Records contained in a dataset

## START

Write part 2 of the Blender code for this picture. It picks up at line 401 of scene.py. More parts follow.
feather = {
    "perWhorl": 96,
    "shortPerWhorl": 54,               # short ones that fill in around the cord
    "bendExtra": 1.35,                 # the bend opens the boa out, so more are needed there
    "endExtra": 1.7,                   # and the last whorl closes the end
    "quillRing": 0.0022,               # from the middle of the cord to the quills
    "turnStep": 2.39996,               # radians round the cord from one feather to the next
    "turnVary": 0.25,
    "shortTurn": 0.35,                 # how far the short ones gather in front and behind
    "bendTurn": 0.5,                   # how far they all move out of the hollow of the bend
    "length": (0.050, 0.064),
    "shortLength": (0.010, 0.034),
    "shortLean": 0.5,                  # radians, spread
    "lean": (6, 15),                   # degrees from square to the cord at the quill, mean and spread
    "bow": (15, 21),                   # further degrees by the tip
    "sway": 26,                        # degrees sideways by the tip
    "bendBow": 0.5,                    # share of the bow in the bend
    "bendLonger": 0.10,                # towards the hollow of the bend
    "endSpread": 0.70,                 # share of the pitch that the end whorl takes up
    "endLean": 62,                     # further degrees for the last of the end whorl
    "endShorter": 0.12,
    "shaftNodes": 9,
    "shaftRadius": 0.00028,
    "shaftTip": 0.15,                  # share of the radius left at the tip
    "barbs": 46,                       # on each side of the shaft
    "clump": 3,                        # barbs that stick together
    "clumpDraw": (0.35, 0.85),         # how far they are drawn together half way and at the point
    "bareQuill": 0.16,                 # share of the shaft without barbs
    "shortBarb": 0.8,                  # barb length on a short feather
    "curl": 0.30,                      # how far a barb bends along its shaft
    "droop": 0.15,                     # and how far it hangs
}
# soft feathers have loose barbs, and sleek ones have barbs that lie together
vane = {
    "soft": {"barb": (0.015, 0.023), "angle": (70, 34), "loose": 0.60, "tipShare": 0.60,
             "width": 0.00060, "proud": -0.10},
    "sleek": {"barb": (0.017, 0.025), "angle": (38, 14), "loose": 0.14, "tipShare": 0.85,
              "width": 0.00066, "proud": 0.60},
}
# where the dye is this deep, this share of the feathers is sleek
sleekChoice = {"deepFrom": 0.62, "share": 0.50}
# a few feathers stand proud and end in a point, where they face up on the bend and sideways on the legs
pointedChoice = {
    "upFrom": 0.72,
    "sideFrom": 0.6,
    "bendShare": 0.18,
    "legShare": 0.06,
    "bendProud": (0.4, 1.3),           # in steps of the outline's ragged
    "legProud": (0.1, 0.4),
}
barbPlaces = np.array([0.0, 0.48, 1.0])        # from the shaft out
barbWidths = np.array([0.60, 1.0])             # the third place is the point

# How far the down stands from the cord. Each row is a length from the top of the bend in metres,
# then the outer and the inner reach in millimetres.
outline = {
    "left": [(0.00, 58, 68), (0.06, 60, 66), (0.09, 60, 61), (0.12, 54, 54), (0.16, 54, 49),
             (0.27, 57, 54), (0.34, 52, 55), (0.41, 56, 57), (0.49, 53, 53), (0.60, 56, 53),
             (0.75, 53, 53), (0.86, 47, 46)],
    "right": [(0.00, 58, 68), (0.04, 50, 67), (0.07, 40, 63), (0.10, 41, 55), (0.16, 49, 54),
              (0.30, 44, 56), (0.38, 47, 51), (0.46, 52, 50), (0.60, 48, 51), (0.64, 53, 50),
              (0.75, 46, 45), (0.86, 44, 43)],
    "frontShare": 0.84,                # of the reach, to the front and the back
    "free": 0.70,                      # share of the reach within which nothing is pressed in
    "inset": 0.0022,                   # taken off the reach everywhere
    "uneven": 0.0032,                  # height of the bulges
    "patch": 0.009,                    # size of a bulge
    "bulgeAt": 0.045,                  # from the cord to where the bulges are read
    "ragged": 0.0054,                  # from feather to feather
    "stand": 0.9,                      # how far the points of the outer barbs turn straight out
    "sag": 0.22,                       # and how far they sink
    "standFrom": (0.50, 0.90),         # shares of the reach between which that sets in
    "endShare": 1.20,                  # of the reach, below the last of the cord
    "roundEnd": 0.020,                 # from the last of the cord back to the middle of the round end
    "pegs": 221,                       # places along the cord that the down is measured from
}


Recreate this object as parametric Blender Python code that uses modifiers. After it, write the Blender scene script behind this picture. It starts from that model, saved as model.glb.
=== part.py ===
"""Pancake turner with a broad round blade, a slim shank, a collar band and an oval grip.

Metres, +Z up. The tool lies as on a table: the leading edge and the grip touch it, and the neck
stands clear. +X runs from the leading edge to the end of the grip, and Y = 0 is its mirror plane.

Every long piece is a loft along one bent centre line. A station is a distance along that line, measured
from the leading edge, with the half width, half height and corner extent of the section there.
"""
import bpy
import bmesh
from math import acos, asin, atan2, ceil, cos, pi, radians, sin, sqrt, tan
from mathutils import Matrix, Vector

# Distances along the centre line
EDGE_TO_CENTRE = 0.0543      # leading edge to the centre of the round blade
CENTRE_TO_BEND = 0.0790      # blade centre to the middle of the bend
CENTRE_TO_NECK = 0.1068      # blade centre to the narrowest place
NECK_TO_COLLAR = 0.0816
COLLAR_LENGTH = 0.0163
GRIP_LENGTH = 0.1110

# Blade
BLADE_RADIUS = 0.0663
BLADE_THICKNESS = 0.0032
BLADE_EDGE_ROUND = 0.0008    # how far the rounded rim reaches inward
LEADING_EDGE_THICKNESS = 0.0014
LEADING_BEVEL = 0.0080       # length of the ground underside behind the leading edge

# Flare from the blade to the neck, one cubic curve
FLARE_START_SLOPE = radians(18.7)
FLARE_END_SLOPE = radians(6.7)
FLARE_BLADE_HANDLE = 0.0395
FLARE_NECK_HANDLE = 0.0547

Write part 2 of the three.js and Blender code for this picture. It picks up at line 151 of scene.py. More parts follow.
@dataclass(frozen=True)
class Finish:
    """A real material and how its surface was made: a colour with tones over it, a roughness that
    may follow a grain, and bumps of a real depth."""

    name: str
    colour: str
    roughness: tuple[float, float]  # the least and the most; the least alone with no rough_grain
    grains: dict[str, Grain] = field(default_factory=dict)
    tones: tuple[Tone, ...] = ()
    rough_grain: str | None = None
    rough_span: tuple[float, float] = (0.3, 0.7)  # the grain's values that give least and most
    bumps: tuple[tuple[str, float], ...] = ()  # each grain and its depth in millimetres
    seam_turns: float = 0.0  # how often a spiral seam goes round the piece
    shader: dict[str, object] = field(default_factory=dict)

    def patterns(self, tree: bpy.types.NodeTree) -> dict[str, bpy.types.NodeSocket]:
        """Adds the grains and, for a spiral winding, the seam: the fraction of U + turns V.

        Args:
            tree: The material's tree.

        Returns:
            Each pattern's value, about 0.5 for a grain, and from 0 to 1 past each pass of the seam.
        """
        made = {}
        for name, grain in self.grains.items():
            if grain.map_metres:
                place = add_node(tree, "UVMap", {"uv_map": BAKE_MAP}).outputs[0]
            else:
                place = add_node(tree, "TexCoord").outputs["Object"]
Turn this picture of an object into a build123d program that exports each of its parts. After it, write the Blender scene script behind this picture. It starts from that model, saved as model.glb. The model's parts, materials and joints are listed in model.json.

## END

__Stated goal__: Reproduce each record shown above without altering a single word.

__Full solution__:
Write part 2 of the Blender code for this picture. It picks up at line 401 of scene.py. More parts follow.
feather = {
    "perWhorl": 96,
    "shortPerWhorl": 54,               # short ones that fill in around the cord
    "bendExtra": 1.35,                 # the bend opens the boa out, so more are needed there
    "endExtra": 1.7,                   # and the last whorl closes the end
    "quillRing": 0.0022,               # from the middle of the cord to the quills
    "turnStep": 2.39996,               # radians round the cord from one feather to the next
    "turnVary": 0.25,
    "shortTurn": 0.35,                 # how far the short ones gather in front and behind
    "bendTurn": 0.5,                   # how far they all move out of the hollow of the bend
    "length": (0.050, 0.064),
    "shortLength": (0.010, 0.034),
    "shortLean": 0.5,                  # radians, spread
    "lean": (6, 15),                   # degrees from square to the cord at the quill, mean and spread
    "bow": (15, 21),                   # further degrees by the tip
    "sway": 26,                        # degrees sideways by the tip
    "bendBow": 0.5,                    # share of the bow in the bend
    "bendLonger": 0.10,                # towards the hollow of the bend
    "endSpread": 0.70,                 # share of the pitch that the end whorl takes up
    "endLean": 62,                     # further degrees for the last of the end whorl
    "endShorter": 0.12,
    "shaftNodes": 9,
    "shaftRadius": 0.00028,
    "shaftTip": 0.15,                  # share of the radius left at the tip
    "barbs": 46,                       # on each side of the shaft
    "clump": 3,                        # barbs that stick together
    "clumpDraw": (0.35, 0.85),         # how far they are drawn together half way and at the point
    "bareQuill": 0.16,                 # share of the shaft without barbs
    "shortBarb": 0.8,                  # barb length on a short feather
    "curl": 0.30,                      # how far a barb bends along its shaft
    "droop": 0.15,                     # and how far it hangs
}
# soft feathers have loose barbs, and sleek ones have barbs that lie together
vane = {
    "soft": {"barb": (0.015, 0.023), "angle": (70, 34), "loose": 0.60, "tipShare": 0.60,
             "width": 0.00060, "proud": -0.10},
    "sleek": {"barb": (0.017, 0.025), "angle": (38, 14), "loose": 0.14, "tipShare": 0.85,
              "width": 0.00066, "proud": 0.60},
}
# where the dye is this deep, this share of the feathers is sleek
sleekChoice = {"deepFrom": 0.62, "share": 0.50}
# a few feathers stand proud and end in a point, where they face up on the bend and sideways on the legs
pointedChoice = {
    "upFrom": 0.72,
    "sideFrom": 0.6,
    "bendShare": 0.18,
    "legShare": 0.06,
    "bendProud": (0.4, 1.3),           # in steps of the outline's ragged
    "legProud": (0.1, 0.4),
}
barbPlaces = np.array([0.0, 0.48, 1.0])        # from the shaft out
barbWidths = np.array([0.60, 1.0])             # the third place is the point

# How far the down stands from the cord. Each row is a length from the top of the bend in metres,
# then the outer and the inner reach in millimetres.
outline = {
    "left": [(0.00, 58, 68), (0.06, 60, 66), (0.09, 60, 61), (0.12, 54, 54), (0.16, 54, 49),
             (0.27, 57, 54), (0.34, 52, 55), (0.41, 56, 57), (0.49, 53, 53), (0.60, 56, 53),
             (0.75, 53, 53), (0.86, 47, 46)],
    "right": [(0.00, 58, 68), (0.04, 50, 67), (0.07, 40, 63), (0.10, 41, 55), (0.16, 49, 54),
              (0.30, 44, 56), (0.38, 47, 51), (0.46, 52, 50), (0.60, 48, 51), (0.64, 53, 50),
              (0.75, 46, 45), (0.86, 44, 43)],
    "frontShare": 0.84,                # of the reach, to the front and the back
    "free": 0.70,                      # share of the reach within which nothing is pressed in
    "inset": 0.0022,                   # taken off the reach everywhere
    "uneven": 0.0032,                  # height of the bulges
    "patch": 0.009,                    # size of a bulge
    "bulgeAt": 0.045,                  # from the cord to where the bulges are read
    "ragged": 0.0054,                  # from feather to feather
    "stand": 0.9,                      # how far the points of the outer barbs turn straight out
    "sag": 0.22,                       # and how far they sink
    "standFrom": (0.50, 0.90),         # shares of the reach between which that sets in
    "endShare": 1.20,                  # of the reach, below the last of the cord
    "roundEnd": 0.020,                 # from the last of the cord back to the middle of the round end
    "pegs": 221,                       # places along the cord that the down is measured from
}


Recreate this object as parametric Blender Python code that uses modifiers. After it, write the Blender scene script behind this picture. It starts from that model, saved as model.glb.
=== part.py ===
"""Pancake turner with a broad round blade, a slim shank, a collar band and an oval grip.

Metres, +Z up. The tool lies as on a table: the leading edge and the grip touch it, and the neck
stands clear. +X runs from the leading edge to the end of the grip, and Y = 0 is its mirror plane.

Every long piece is a loft along one bent centre line. A station is a distance along that line, measured
from the leading edge, with the half width, half height and corner extent of the section there.
"""
import bpy
import bmesh
from math import acos, asin, atan2, ceil, cos, pi, radians, sin, sqrt, tan
from mathutils import Matrix, Vector

# Distances along the centre line
EDGE_TO_CENTRE = 0.0543      # leading edge to the centre of the round blade
CENTRE_TO_BEND = 0.0790      # blade centre to the middle of the bend
CENTRE_TO_NECK = 0.1068      # blade centre to the narrowest place
NECK_TO_COLLAR = 0.0816
COLLAR_LENGTH = 0.0163
GRIP_LENGTH = 0.1110

# Blade
BLADE_RADIUS = 0.0663
BLADE_THICKNESS = 0.0032
BLADE_EDGE_ROUND = 0.0008    # how far the rounded rim reaches inward
LEADING_EDGE_THICKNESS = 0.0014
LEADING_BEVEL = 0.0080       # length of the ground underside behind the leading edge

# Flare from the blade to the neck, one cubic curve
FLARE_START_SLOPE = radians(18.7)
FLARE_END_SLOPE = radians(6.7)
FLARE_BLADE_HANDLE = 0.0395
FLARE_NECK_HANDLE = 0.0547

Write part 2 of the three.js and Blender code for this picture. It picks up at line 151 of scene.py. More parts follow.
@dataclass(frozen=True)
class Finish:
    """A real material and how its surface was made: a colour with tones over it, a roughness that
    may follow a grain, and bumps of a real depth."""

    name: str
    colour: str
    roughness: tuple[float, float]  # the least and the most; the least alone with no rough_grain
    grains: dict[str, Grain] = field(default_factory=dict)
    tones: tuple[Tone, ...] = ()
    rough_grain: str | None = None
    rough_span: tuple[float, float] = (0.3, 0.7)  # the grain's values that give least and most
    bumps: tuple[tuple[str, float], ...] = ()  # each grain and its depth in millimetres
    seam_turns: float = 0.0  # how often a spiral seam goes round the piece
    shader: dict[str, object] = field(default_factory=dict)

    def patterns(self, tree: bpy.types.NodeTree) -> dict[str, bpy.types.NodeSocket]:
        """Adds the grains and, for a spiral winding, the seam: the fraction of U + turns V.

        Args:
            tree: The material's tree.

        Returns:
            Each pattern's value, about 0.5 for a grain, and from 0 to 1 past each pass of the seam.
        """
        made = {}
        for name, grain in self.grains.items():
            if grain.map_metres:
                place = add_node(tree, "UVMap", {"uv_map": BAKE_MAP}).outputs[0]
            else:
                place = add_node(tree, "TexCoord").outputs["Object"]
Turn this picture of an object into a build123d program that exports each of its parts. After it, write the Blender scene script behind this picture. It starts from that model, saved as model.glb. The model's parts, materials and joints are listed in model.json.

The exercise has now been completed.